AMD are playing catch up with nvidia in terms of power and die area efficiency, anything more than this would be a miracle
 
I mean neither of those things matter. Question is did his testing methodology remove any possible bias and give an even playing field for both cards as one would see in real world usage.
 
I mean neither of those things matter. Question is did his testing methodology remove any possible bias and give an even playing field for both cards as one would see in real world usage.

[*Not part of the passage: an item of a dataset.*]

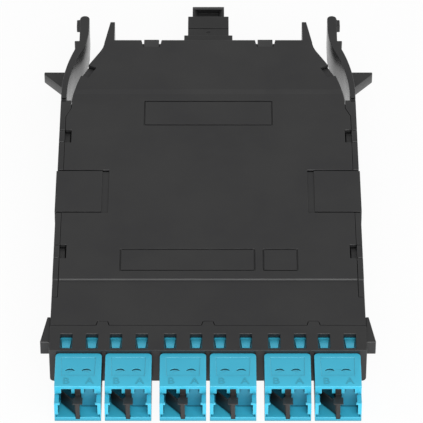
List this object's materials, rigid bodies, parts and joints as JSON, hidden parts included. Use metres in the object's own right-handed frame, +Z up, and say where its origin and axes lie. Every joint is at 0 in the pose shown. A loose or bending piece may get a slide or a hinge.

I didn't see this video, saw the one about the master plan
 
He did get picked up by AMD according to this Reddit post:


I'm sure he'll be able to present a completely fair and unbiased perspective, though. Like he always has. Can you see the dripping sarcasm here?
 
Just some price and performance rumors

Pascal will be out first with the GTX1070 and GTX1080, mid to late June for a release date.

- GTX1070 = (GP104-150) Roughly GTX980-Ti performance, 6GB GDDR5, $499.99

- GTX1080 = (GP104-200) GTX980-Ti +20% performance, 8GB GDDR5x, $849.99

- GTX1080-Ti = (GP104-400) Titan-X +35% performance, 16GB GDDR5x, $1199.99

AMD will be out between late June and early August with:

- R9-480 =(Ellsmere-Pro), R9-390x performance, 4GB GDDR5, $259

- R9-480 =(Ellsmere-Pro), R9-Fury +10% performance, 8GB GDDR5x, $339

- R9-480x =(Ellsmere-XT), R9-Fury-X +15% performance, 8GB GDDR5x, $449
 
Is that enough to make their own people with 290/390 290X/390X spend money on upgrade?

Is that enough to make people from nvidia camp jump the chip and go to AMD side? I don't think so..

I have a 290 now modded with an aio water cooler. If the new card outperforms my 290 (even a little (like 2/390x)) with less heat and power I'm getting one.
 
...

AMD will be out between late June and early August with:

- R9-480 =(Ellsmere-Pro), R9-390x performance, 4GB GDDR5, $259

- R9-480 =(Ellsmere-Pro), R9-Fury +10% performance, 8GB GDDR5x, $339

- R9-480x =(Ellsmere-XT), R9-Fury-X +15% performance, 8GB GDDR5x, $449

I dont trust these rumors. Ellsmere is the 480 or 490's. Not the Fury's. Fury will be Vega our later this year or early next.